• _STATED EXERCISE_: Reproduce only this span: the line containing "translate([letter_x + letters_w", the line containing "cad_parts[node].hide_render = cad_parts[node].hide_viewport", and every line between them, all exactly as given.

• _SOURCE MATERIAL_:
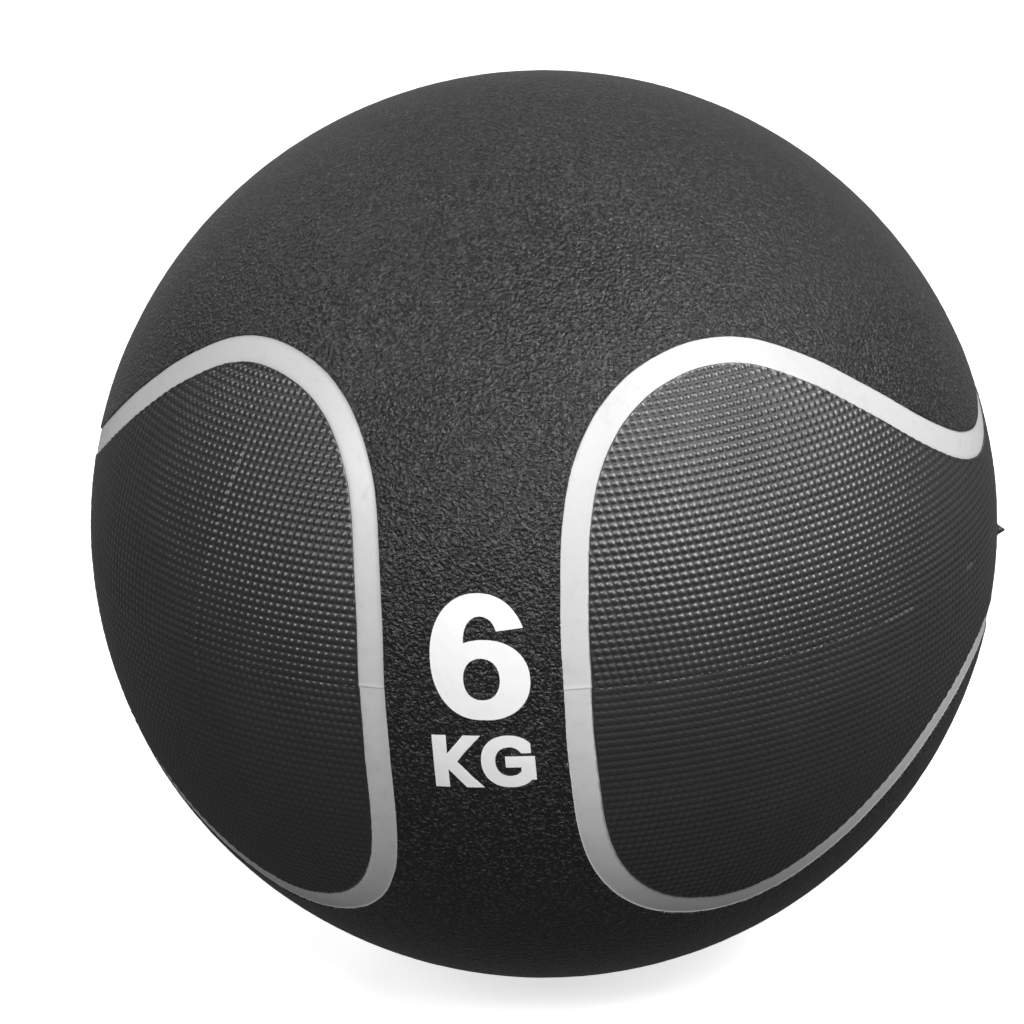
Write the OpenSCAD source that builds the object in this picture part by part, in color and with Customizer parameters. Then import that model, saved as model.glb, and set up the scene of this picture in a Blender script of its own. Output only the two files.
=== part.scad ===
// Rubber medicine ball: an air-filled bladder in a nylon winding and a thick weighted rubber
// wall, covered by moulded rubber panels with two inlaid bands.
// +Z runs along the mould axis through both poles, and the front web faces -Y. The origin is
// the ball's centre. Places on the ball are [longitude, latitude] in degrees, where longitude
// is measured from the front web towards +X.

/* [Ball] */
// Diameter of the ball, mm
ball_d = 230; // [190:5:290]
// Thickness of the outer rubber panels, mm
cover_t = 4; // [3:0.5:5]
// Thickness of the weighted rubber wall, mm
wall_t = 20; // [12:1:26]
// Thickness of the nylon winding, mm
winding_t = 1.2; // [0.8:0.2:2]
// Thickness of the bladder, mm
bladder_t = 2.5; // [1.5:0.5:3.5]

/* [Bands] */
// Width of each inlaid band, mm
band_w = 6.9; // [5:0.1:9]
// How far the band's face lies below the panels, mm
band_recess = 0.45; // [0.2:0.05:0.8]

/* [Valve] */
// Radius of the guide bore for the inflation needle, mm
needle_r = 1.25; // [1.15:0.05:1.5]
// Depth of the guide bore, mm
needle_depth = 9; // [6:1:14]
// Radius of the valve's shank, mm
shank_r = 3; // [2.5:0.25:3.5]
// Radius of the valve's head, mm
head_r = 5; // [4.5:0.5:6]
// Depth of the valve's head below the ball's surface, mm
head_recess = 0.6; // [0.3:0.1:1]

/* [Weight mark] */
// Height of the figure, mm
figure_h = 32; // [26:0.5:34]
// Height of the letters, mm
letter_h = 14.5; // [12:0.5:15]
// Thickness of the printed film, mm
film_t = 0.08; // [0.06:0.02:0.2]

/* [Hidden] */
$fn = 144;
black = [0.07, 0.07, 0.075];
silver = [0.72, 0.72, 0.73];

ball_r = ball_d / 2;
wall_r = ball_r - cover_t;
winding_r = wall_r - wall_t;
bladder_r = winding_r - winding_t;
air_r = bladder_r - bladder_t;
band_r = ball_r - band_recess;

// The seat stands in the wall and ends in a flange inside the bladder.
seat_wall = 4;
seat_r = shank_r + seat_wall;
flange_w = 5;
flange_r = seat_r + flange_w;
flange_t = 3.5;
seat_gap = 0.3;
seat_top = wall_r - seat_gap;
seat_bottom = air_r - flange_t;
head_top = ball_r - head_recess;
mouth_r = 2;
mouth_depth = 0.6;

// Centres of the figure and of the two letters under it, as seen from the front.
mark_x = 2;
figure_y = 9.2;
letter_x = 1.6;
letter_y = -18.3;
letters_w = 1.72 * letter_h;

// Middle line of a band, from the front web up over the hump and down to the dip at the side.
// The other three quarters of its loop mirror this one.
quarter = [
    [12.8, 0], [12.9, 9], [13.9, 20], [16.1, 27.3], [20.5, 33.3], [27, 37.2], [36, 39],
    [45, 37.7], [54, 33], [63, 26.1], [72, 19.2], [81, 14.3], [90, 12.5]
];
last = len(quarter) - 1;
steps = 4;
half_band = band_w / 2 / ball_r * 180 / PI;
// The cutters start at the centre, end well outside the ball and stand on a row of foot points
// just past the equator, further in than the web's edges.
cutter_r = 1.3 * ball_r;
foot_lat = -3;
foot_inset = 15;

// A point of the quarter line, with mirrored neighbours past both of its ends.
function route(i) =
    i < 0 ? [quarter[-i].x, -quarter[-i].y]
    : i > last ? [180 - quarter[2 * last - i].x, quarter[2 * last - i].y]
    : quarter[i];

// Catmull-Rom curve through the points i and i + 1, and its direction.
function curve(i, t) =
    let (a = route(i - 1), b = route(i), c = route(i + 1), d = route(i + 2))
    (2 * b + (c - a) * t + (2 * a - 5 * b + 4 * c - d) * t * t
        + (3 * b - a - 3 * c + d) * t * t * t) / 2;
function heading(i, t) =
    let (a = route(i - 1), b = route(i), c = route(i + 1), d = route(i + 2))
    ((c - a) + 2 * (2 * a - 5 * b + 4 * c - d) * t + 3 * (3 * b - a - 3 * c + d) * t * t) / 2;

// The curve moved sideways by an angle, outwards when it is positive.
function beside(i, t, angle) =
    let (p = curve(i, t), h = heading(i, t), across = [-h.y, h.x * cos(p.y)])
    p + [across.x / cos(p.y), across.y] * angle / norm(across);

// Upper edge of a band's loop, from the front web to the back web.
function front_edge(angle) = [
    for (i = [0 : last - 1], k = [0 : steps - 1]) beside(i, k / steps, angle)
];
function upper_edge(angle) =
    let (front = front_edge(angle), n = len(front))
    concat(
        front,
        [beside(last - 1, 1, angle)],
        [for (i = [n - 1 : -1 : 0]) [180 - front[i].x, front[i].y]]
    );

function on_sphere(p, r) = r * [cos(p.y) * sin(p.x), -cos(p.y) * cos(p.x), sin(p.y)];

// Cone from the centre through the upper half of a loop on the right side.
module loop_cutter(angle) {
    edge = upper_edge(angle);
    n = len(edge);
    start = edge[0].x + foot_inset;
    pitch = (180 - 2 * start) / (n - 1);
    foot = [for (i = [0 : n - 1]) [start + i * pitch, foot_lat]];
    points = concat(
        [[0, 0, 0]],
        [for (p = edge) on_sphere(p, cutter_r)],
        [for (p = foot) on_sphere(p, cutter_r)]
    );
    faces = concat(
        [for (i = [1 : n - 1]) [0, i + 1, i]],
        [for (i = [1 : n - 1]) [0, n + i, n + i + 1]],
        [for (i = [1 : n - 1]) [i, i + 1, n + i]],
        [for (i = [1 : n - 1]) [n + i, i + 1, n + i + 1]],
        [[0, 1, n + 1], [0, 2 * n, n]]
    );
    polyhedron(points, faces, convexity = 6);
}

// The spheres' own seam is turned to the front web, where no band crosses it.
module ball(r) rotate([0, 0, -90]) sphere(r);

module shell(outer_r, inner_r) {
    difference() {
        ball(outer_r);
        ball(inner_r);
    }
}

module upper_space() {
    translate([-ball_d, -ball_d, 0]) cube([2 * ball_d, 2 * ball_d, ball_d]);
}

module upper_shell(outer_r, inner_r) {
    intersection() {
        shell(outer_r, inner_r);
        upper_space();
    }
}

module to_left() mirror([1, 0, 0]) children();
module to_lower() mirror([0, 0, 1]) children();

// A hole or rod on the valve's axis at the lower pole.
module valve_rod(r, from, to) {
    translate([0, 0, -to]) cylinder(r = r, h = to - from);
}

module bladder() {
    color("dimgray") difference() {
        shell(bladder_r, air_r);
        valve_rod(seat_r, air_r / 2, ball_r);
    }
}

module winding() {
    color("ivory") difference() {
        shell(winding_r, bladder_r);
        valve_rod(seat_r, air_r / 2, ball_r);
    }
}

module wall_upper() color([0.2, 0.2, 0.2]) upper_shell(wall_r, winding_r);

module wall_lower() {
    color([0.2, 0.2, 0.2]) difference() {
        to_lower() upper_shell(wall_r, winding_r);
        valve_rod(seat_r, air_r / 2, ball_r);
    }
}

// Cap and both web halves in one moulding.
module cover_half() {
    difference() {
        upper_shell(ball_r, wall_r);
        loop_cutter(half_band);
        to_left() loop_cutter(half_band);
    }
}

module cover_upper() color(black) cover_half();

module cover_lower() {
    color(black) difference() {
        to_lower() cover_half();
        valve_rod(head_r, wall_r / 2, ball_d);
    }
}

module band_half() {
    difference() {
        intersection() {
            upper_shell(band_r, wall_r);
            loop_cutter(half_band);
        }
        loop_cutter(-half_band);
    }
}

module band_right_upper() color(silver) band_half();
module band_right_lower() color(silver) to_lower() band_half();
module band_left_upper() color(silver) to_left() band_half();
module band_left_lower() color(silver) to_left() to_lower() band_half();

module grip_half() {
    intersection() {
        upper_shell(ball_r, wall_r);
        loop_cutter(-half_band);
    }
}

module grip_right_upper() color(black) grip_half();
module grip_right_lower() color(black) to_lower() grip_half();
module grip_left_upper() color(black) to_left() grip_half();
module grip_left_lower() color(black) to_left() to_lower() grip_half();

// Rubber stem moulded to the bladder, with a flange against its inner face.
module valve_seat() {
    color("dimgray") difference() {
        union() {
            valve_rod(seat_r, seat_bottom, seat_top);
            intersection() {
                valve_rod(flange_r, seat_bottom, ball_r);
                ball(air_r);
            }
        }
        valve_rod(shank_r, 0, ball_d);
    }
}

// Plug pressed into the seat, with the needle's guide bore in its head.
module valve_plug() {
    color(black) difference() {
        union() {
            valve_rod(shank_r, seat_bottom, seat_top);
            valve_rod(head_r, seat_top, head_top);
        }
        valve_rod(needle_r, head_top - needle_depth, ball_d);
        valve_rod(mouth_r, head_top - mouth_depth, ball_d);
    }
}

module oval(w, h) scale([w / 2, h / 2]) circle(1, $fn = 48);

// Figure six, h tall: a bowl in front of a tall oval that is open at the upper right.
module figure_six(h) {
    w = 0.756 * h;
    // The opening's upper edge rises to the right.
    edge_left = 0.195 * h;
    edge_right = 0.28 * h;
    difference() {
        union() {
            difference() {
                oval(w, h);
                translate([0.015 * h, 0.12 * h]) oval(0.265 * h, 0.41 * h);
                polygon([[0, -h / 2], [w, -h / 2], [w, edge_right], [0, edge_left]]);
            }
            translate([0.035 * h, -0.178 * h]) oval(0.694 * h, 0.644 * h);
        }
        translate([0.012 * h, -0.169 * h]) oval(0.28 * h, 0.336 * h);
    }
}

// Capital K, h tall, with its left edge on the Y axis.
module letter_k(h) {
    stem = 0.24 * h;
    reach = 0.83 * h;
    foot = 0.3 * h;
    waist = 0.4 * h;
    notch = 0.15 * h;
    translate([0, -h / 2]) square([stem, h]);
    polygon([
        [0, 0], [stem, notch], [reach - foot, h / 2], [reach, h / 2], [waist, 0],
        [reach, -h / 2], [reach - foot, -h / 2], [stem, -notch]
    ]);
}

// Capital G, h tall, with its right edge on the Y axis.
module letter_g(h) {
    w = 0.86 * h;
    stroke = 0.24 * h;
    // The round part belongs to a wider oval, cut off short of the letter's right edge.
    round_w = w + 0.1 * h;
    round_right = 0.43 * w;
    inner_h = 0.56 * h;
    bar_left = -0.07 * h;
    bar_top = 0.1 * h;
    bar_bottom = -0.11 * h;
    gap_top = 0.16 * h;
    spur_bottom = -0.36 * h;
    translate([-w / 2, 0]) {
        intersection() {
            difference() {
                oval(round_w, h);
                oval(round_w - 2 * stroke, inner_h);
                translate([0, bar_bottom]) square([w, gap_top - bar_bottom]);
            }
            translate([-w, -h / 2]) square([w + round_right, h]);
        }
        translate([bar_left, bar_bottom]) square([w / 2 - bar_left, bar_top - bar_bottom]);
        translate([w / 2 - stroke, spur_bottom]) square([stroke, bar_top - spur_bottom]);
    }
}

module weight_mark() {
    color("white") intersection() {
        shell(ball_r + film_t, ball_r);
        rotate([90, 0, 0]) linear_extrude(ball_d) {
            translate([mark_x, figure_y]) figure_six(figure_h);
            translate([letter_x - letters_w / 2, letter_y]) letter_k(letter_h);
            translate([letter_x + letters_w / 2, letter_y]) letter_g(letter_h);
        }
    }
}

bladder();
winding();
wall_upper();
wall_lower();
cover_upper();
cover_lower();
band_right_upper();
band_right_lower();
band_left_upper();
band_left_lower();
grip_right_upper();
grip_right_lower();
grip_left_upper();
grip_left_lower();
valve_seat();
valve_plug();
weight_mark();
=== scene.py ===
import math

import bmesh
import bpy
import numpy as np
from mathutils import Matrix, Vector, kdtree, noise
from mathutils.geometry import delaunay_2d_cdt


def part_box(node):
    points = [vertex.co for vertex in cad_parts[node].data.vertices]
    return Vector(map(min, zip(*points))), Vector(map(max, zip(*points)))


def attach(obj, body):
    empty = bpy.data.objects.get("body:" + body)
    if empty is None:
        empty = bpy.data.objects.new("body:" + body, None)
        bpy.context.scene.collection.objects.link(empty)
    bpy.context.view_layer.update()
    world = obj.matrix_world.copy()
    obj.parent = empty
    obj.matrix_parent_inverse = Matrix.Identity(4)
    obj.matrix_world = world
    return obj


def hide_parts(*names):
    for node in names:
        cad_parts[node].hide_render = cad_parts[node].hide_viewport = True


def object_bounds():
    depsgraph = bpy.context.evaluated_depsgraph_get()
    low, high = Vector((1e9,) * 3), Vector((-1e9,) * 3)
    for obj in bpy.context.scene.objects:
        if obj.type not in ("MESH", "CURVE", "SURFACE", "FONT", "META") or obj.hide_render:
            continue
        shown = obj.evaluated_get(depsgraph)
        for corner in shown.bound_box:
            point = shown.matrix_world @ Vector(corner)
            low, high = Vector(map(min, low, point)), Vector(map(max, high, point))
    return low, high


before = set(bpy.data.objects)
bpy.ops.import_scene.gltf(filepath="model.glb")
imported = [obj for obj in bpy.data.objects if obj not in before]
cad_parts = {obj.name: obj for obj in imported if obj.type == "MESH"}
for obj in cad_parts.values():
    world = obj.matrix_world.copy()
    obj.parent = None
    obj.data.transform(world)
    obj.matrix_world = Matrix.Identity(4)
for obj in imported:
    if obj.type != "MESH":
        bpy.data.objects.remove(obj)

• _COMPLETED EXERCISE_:
            translate([letter_x + letters_w / 2, letter_y]) letter_g(letter_h);
        }
    }
}

bladder();
winding();
wall_upper();
wall_lower();
cover_upper();
cover_lower();
band_right_upper();
band_right_lower();
band_left_upper();
band_left_lower();
grip_right_upper();
grip_right_lower();
grip_left_upper();
grip_left_lower();
valve_seat();
valve_plug();
weight_mark();
=== scene.py ===
import math

import bmesh
import bpy
import numpy as np
from mathutils import Matrix, Vector, kdtree, noise
from mathutils.geometry import delaunay_2d_cdt


def part_box(node):
    points = [vertex.co for vertex in cad_parts[node].data.vertices]
    return Vector(map(min, zip(*points))), Vector(map(max, zip(*points)))


def attach(obj, body):
    empty = bpy.data.objects.get("body:" + body)
    if empty is None:
        empty = bpy.data.objects.new("body:" + body, None)
        bpy.context.scene.collection.objects.link(empty)
    bpy.context.view_layer.update()
    world = obj.matrix_world.copy()
    obj.parent = empty
    obj.matrix_parent_inverse = Matrix.Identity(4)
    obj.matrix_world = world
    return obj


def hide_parts(*names):
    for node in names:
        cad_parts[node].hide_render = cad_parts[node].hide_viewport = True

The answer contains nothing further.